На другой день я опять был на Сергиевской и, уже «прощенный», целый вечер проговорил с Николаем Александровичем о большом даровании молодого автора. Сколько упований, надежд и «пророчества» было нами высказано на его счет.
Помечтали мы тогда изрядно... Рассказы эти и посейчас остаются такими же свежими, живыми, поэтическими - в этом их сила, их неувядаемость.

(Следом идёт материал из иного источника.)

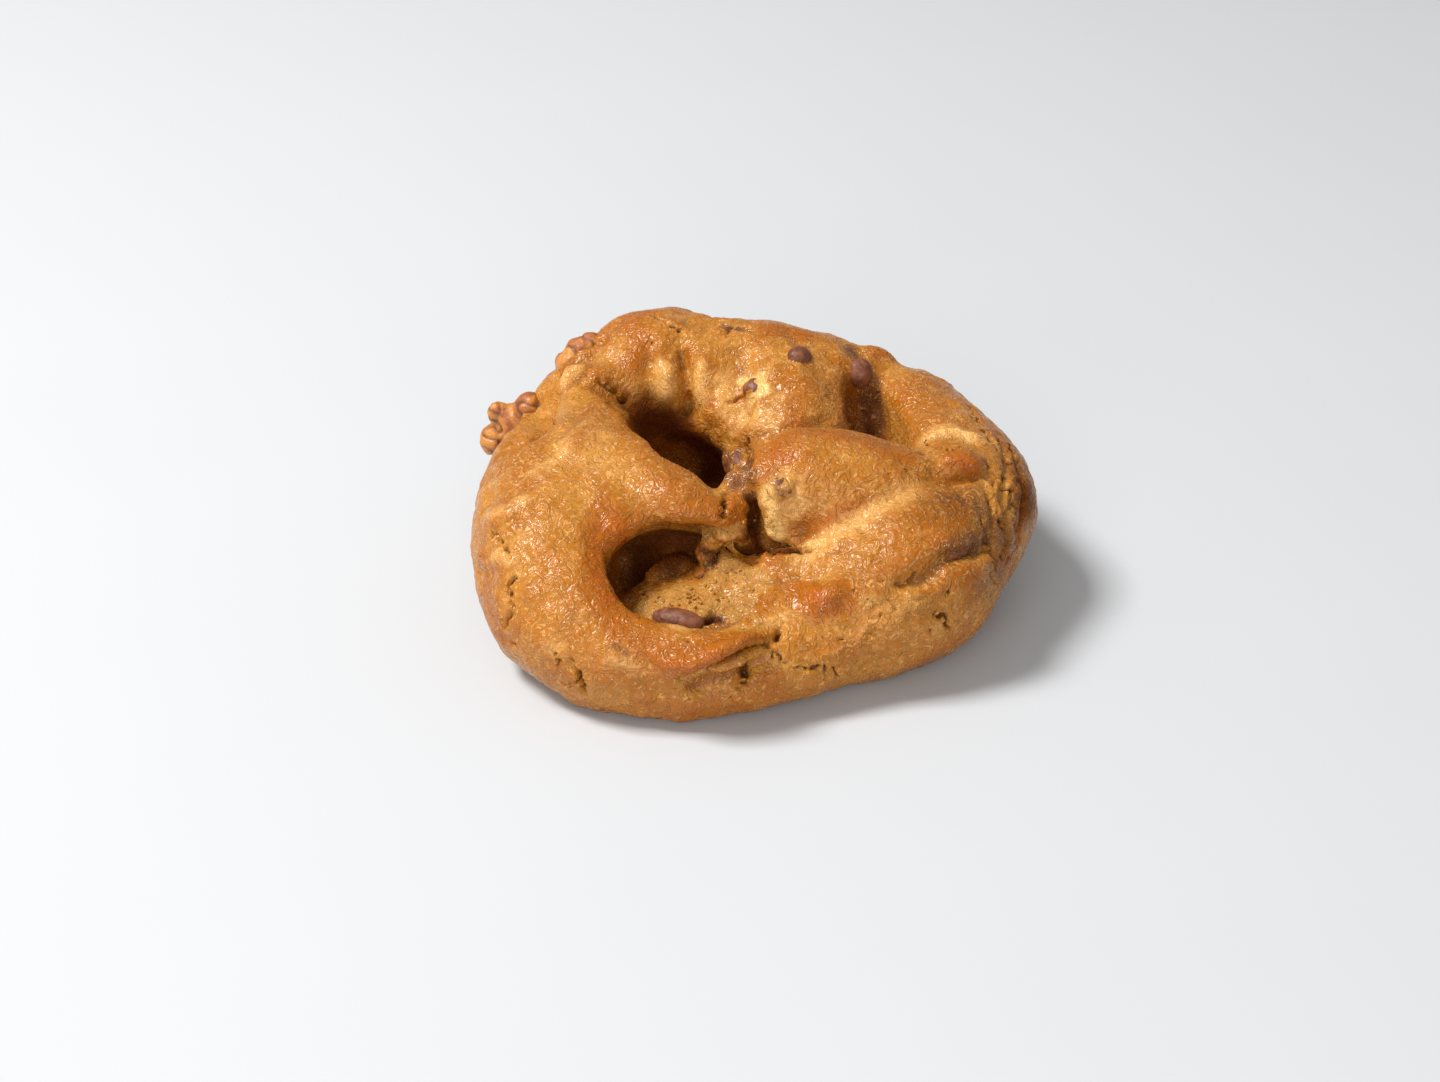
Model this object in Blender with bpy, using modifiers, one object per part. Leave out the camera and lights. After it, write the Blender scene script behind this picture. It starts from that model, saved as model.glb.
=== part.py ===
"""A thick chocolate chip and walnut cookie: folded ropes of dough round two deep hollows."""

import math

import bmesh
import bpy
import numpy as np
from mathutils import Vector, noise
from mathutils.bvhtree import BVHTree

# Every size below is in millimetres; this is one of them in metres
MM = 0.001

# How the dough is fused and faceted
VOXEL = 1.0
SMOOTH_ROUNDS = 6
DOUGH_TRIANGLES = 8600
ROPE_SIDES = 20
ROPE_STEP = 2.0
ROPE_END_TURNS = (25, 50, 70, 84)
MOUND_SIDES = 32
CHIP_SIDES = 14
LOBE_SIDES = 20

# The underside is flat and the cookie is never this wide
UNDERSIDE_BOX = 160.0

# Gentle unevenness of the baked skin
SWELL_HEIGHT = 0.45
SWELL_LENGTH = 7.0

# Clear space between the dough and each piece set into it
POCKET_GAP = 0.3

# Ropes of dough: each station is x, y, height of the centre line, and radius
ROPES = {
    "back_ridge": (
        (-33, 5, 15, 11),
        (-31, 15, 20, 11.3),
        (-26.5, 19.5, 22.2, 12),
        (-18, 24, 26.3, 13.2),
        (-9, 23, 26, 12.8),
        (5, 21, 25, 13),
        (14, 20.5, 23.5, 12),
        (20, 20, 21, 10.5),
    ),
    "back_bulge": (
        (8, 16, 22, 14),
        (7, 8, 17.5, 14.5),
        (4, -2, 11, 12),
    ),
    "bulge_side": (
        (0, 14, 22, 12),
        (0, 6, 15, 10),
    ),
    "left_arm": (
        (-30, 12, 20, 12.3),
        (-32, -3, 17.5, 16),
        (-33, -18, 15, 15.6),
        (-31, -30.5, 11.5, 13.5),
        (-23.5, -39.5, 10, 10.3),
        (-15.5, -44.5, 11.5, 6),
        (-9, -46.4, 13, 4.4),
        (-3, -46.4, 14.2, 3.3),
        (1, -45.2, 15, 2.2),
    ),
    "front_roll": (
        (-26, -39, 7, 8.6),
        (-12, -43.3, 6.5, 7.4),
        (6, -40.3, 7.5, 6.7),
        (20, -33, 8, 6.5),
    ),
    "tongue": (
        (-28, -9, 23.5, 11),
        (-22.5, -10, 24.2, 9.8),
        (-18.5, -15, 24.8, 8),
        (-13.5, -19.5, 25, 6.8),
        (-9.5, -22, 25.3, 5.5),
        (-7.3, -23, 25.3, 4),
    ),
    "tongue_edge": (
        (-27, 2, 24.2, 8.6),
        (-19, -10.5, 24.4, 7.2),
        (-10.5, -20.5, 24.8, 5.4),
    ),
    "right_mass": (
        (11, -33, 8, 9.5),
        (18, -30, 10, 12.5),
        (27, -23.5, 13.5, 15),
        (33, -13, 16, 14.3),
        (37, -6, 16.5, 14),
    ),
    "shoulder": (
        (37, -6, 16.5, 14),
        (36, 1, 17.5, 13.3),
        (33, 9, 18, 12.4),
        (28.5, 17, 19.5, 12),
    ),
    "flap": (
        (4, -14, 24.5, 9.6),
        (9, -13, 25, 10.6),
        (17, -13.5, 24, 10.8),
        (26, -14, 21, 11),
        (34, -13, 17.5, 11.5),
    ),
}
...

Где, когда познакомился я лично с Алексеем Максимовичем - сейчас не помню. Может быть, в Крыму, в Ялте - по пути в Абастуман, или в Нижнем - по дороге в свою Уфу... В Ялте я мог встретить Горького в 1899 году на балконе у доктора Средина, куда в те времена тянулся «интеллигент» всех толков. На срединском балконе бывали и марксисты, и идеалисты, там всем было место, как у Ярошенко на Сергиевской, или у них же в Кисловодске. Какая-то неведомая сила влекла на этот балкон как ялтинских обывателей, так и заезжих в Крым. Бывало: тянутся люди в гору, мимо гимназии к дому Ярцева, где проживал тогда медленно угасавший в злой чахотке доктор Средин, объединявший вокруг себя «ищущих правды жизни». Кто только не шёл к милому, спокойному Леониду Валентиновичу! Часто бывал там и Горький, любил бывать и Чехов. М.Н.Ермолова говорила мне, что она «на срединском балконе отогревается от московской стужи».

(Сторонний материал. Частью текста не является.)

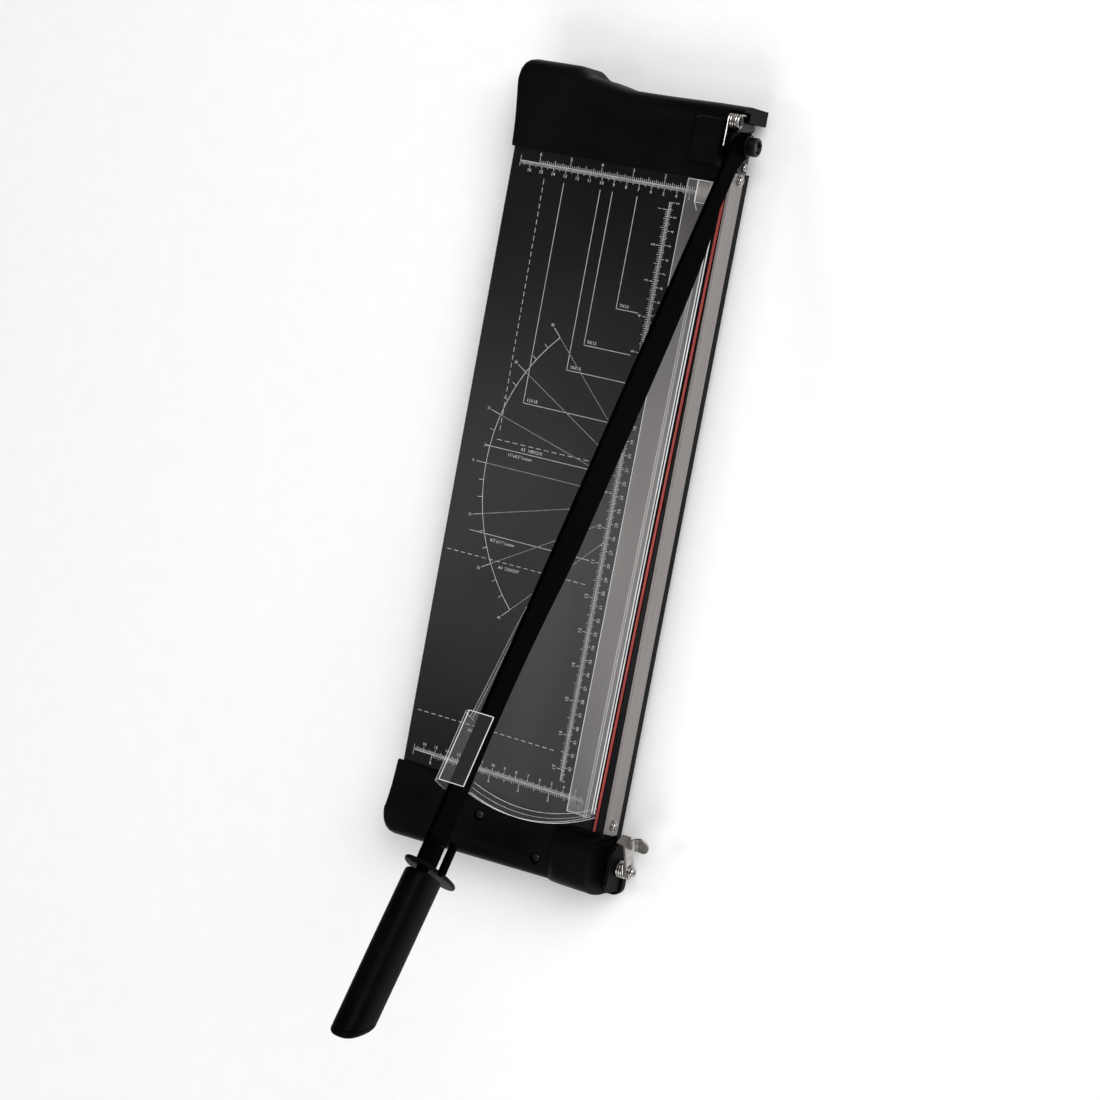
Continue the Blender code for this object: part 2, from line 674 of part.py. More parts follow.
def finger_guard(parent):
    near, far = HOOD_R
    top = PIVOT_Z + (PIVOT_Y + 1.0) * tan(SECTOR_ANGLE)
    outline = [(-1.0, 0.6), *sector_arc(SECTOR_RADIUS, 0.6, SECTOR_ANGLE, 18)]
    outline += [on_arm(far, -12.0), on_arm(far, 14.0), on_arm(near, 14.0), on_arm(near, 8.6)]
    outline += [on_arm(r, s) for r, s in GUARD_BROW] + [(-1.0, top)]
    guard = add("finger_guard", "clear", prism("x", outline, *GUARD_X), parent)
    inner = sector_arc(SECTOR_RADIUS - 7.0, 0.61, SECTOR_ANGLE, 18)
    outer = sector_arc(SECTOR_RADIUS - 0.01, 0.61, SECTOR_ANGLE, 18)
    fuse(guard, prism("x", outer + inner[::-1], GUARD_X[0] + 0.01, -5.9))
    hood = [[(x, *on_arm(r, s)) for x, s in hood_section()] for r in (near + 0.01, far - 0.01)]
    fuse(guard, skin(hood))
    for number, y in enumerate(RIVET_Y, 1):
        centre = (0.0, y, RIVET_Z)
        cut(guard, turned("x", centre, [(-14, 0), (-14, 1.7), (-5, 1.7), (-5, 0)], 12))
        heads = ([(-13.2, 0), (-12.8, 2.2), (-12.1, 2.6)], [(-7.0, 2.6), (-6.4, 2.2), (-6.1, 0)])
        rivet = [*heads[0], (-12.1, 1.3), (-7.0, 1.3), *heads[1]]
        taper(add(f"guard_rivet_{number}", "clear", turned("x", centre, rivet, 12), parent))
    taper(guard)


# ---------------------------------------------------------------- latch


def latch_base():
    centre = (0.0, STUD_Y, STUD_Z)
    stud = [(6.5, 0), (6.5, 3.0), (19.5, 3.0), (19.5, 0)]
    add("latch_stud", "zinc", turned("x", centre, stud))
    washer = [(19.3, 3.3), (19.3, 5.0), (20.1, 5.0), (20.1, 3.3)]
    add("latch_washer", "zinc", turned("x", centre, washer))
    screw = [(20.4, 0), (20.4, 3.4), (21.9, 3.2), (22.7, 2.3), (22.9, 0)]
    add("latch_screw", "zinc", turned("x", centre, screw))
    spring = coil((STUD_Y, STUD_Z), 5.6, 0.7, 10.1, 15.7, 3.25, ((radians(200), 4.5), 8.0))
    add("latch_spring", "zinc", spring)


def latch(parent):
    low, high = LATCH_X
    outline = [*arc((0, 0), 6.2, 110, 250, 8), *arc((0, 0), 6.2, 270, 290, 1)]
    outline += [(12.0, -5.2), (28.6, -5.2), (28.6, 4.0), (14.0, 4.4)]
    plate = add("latch_plate", "zinc", prism("x", outline, low, high), parent)
    cut(plate, turned("x", (0, 0, 0), [(low - 2, 0), (low - 2, 3.2), (high + 2, 3.2), (high + 2, 0)]))
    tab = [(low, -4.0), (high, -4.0), *arc((high + 3.6, -4.5), 3.6, 180, 270, 6), (23.2, -8.1)]
    tab += [(23.2, -9.6), *arc((high + 3.6, -4.5), 5.1, 270, 180, 6)]
    fuse(
        plate,
        box((12.3, high - 0.01), (27.1, 28.59), (-5.19, 3.99)),
        prism("y", tab, 13.5, 24.5),
        disc_on_tab((24.2, 19.0, -9.59), 6.4, 1.48),
    )


def disc_on_tab(centre, radius, thick):
    return turned("z", centre, [(0, 0), (0, radius), (thick, radius), (thick, 0)], 20)


def build():
    clear_scene()
    table_plate()
    base_frame()
    feet()
    bed_knife()
    rear_cap()
    pivot_parts()
    lift_spring()
    front_cap()
    cap_screws()
    clamp_pins()
    latch_base()
    arm = empty("arm_pivot", PIVOT_Y, PIVOT_Z, -ARM_ANGLE)
    blade_bar(arm)
    blade(arm)
    arm_hardware(arm)
    hand_guard(arm)
    handle(arm)
    lift = empty("clamp_lift", 0.0, 0.0, 0.0)
    clamp_bar(lift)
    finger_guard(lift)
    latch(empty("latch_pivot", STUD_Y, STUD_Z, LATCH_LEAN))


build()
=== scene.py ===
import json
from math import cos, pi, radians, sin

import bmesh
import bpy
from mathutils import Matrix, Vector


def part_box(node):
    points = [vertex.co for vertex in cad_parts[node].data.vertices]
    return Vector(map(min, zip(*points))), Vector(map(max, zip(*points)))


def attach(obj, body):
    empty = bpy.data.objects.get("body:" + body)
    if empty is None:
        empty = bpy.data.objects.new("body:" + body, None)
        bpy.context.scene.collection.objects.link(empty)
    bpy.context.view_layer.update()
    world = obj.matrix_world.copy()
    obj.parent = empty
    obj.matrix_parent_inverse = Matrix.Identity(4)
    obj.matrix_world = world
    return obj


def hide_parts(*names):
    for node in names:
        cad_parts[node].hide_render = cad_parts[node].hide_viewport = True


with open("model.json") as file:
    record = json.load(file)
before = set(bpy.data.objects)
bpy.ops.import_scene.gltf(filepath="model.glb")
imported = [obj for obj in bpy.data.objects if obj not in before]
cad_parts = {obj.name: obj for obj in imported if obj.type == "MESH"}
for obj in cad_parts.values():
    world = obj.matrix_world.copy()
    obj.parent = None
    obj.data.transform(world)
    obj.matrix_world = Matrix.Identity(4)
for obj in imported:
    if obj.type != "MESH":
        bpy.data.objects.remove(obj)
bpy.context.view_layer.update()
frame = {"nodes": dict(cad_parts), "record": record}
nodes = frame["nodes"]

MM = 0.001
# Work frame in millimetres: x = 0 cutting plane, y = 0 rear fence, z = 0 table surface.
ORIGIN = Vector((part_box("bed_knife")[1].x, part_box("rear_cap")[0].y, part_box("bed_knife")[1].z))
PIVOT = (26.9, -3.0)  # y and z of the arm's hinge
ARM_ANGLE = radians(27.9)
SHARP_ANGLE = 35.0  # degrees; edges over it stay sharp on the visual pieces
BEVEL_ANGLE = 38.0  # degrees; edges over it are rounded on the carried-over nodes

# ---------------------------------------------------------------- materials


def link(tree, source, target):
    tree.links.new(source, target)


def product(tree, first, second):
    made = tree.nodes.new("ShaderNodeMath")
    made.operation = "MULTIPLY"
    link(tree, first, made.inputs[0])
    link(tree, second, made.inputs[1])
    return made.outputs[0]


def noise(tree, coords, scale, detail=4.0, stretch=(1.0, 1.0, 1.0)):
    mapping = tree.nodes.new("ShaderNodeMapping")
    mapping.inputs["Scale"].default_value = stretch
    link(tree, coords, mapping.inputs["Vector"])
    made = tree.nodes.new("ShaderNodeTexNoise")
    made.inputs["Scale"].default_value = scale
    made.inputs["Detail"].default_value = detail
    link(tree, mapping.outputs["Vector"], made.inputs["Vector"])
    return made.outputs["Fac"]


def spread(tree, value, low, high, start=0.3, end=0.7):
    made = tree.nodes.new("ShaderNodeMapRange")
    made.inputs["From Min"].default_value = start
    made.inputs["From Max"].default_value = end
    made.inputs["To Min"].default_value = low
    made.inputs["To Max"].default_value = high
    link(tree, value, made.inputs["Value"])
    return made.outputs["Result"]


def tint(tree, value, dark, light, start=0.35, end=0.65):
    ramp = tree.nodes.new("ShaderNodeValToRGB")
    ramp.color_ramp.elements[0].position = start
    ramp.color_ramp.elements[0].color = (*dark, 1.0)
    ramp.color_ramp.elements[1].position = end
    ramp.color_ramp.elements[1].color = (*light, 1.0)
    link(tree, value, ramp.inputs["Fac"])
    return ramp.outputs["Color"]


def surface(name, dark, light, rough, metal=0.0, spec=0.5, grain=2500.0, bump=0.1, cloud=60.0,
            stretch=(1.0, 1.0, 1.0), depth=0.0002, coat=0.0):
    """A procedural finish: cloudy colour and roughness over a fine grain."""
    made = bpy.data.materials.new(name)
    made.use_nodes = True
    tree = made.node_tree
    shader = tree.nodes["Principled BSDF"]
    coords = tree.nodes.new("ShaderNodeTexCoord").outputs["Object"]
    fine = noise(tree, coords, grain, 3.0, stretch)
    broad = noise(tree, coords, cloud, 5.0, stretch)
    link(tree, tint(tree, broad, dark, light), shader.inputs["Base Color"])
    both = tree.nodes.new("ShaderNodeMath")
    both.operation = "MULTIPLY_ADD"
    both.inputs[1].default_value = 0.35
    link(tree, fine, both.inputs[0])
    link(tree, broad, both.inputs[2])
    link(tree, spread(tree, both.outputs[0], rough[0], rough[1], 0.45, 0.9), shader.inputs["Roughness"])
    height = tree.nodes.new("ShaderNodeBump")
    height.inputs["Strength"].default_value = bump
    height.inputs["Distance"].default_value = depth
    link(tree, fine, height.inputs["Height"])
    link(tree, height.outputs["Normal"], shader.inputs["Normal"])
    shader.inputs["Metallic"].default_value = metal
    shader.inputs["Specular IOR Level"].default_value = spec
    shader.inputs["Coat Weight"].default_value = coat
    return made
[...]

Художники Левитан и Виктор Михайлович Васнецов, Мамин-Сибиряк и благодушный большой Елпатьевский заглядывали туда. Все несли Средину свои думы, заботы, радости и печали, а он всех выслушивал почти молча, и молчание это было «мудрое молчание»: все знали, чувствовали, что их внимательно слушают, до конца понимают, и уходили с балкона бодрые духом, благодарные...
Так или иначе, познакомившись с Алексеем Максимовичем, я помню, что он сразу же пришелся мне по душе. Молодое лицо его, на редкость привлекательная улыбка располагали, влекли к нему всех. Детвора ни с кем так охотно не ходила в горы - на Ай-Петри, как с Алексеем Максимовичем. Мы стали встречаться то в Крыму, где Горький время от времени появлялся, то в Нижнем, во время моих поездок по Волге к себе в Уфу или обратно в Киев. Огромный, сутуловатый, с небольшой головой, прямыми темными волосами, с одухотворенным лицом простолюдина, широким ртом, прикрытым рыжеватыми усами, в светлосерой рубашке или в черной блузе, - таким я помню Горького в те далекие встречи.
Наши отношения скоро установились - они были просты, искренни; мы были молоды, а искусство нас роднило. Встречаясь, мы говорили о том, что волновало нас, - мы не были людьми равнодушными, безразличными, и хотя не во всем соглашались, не все понимали, чувствовали одинаково, но на том, что считали важным, значительным, сходились.
"Искусство только тогда вправе торжествовать, когда ему удается условность или даже абстракцию подчинить высокой цели. Например, символ, абстракция вполне уживаются в прикладном народном творчестве: полотенца, расписанные красными петухами, косоворотки в цветастом орнаменте, старинные русские лубочные картины. Большой художник и в реалистическом изображении действительности полон невысказанных мыслей, символов, условностей, таких, какие заставляют думать и беззвучно плакать душой от светлой радости нахлынувших чувств."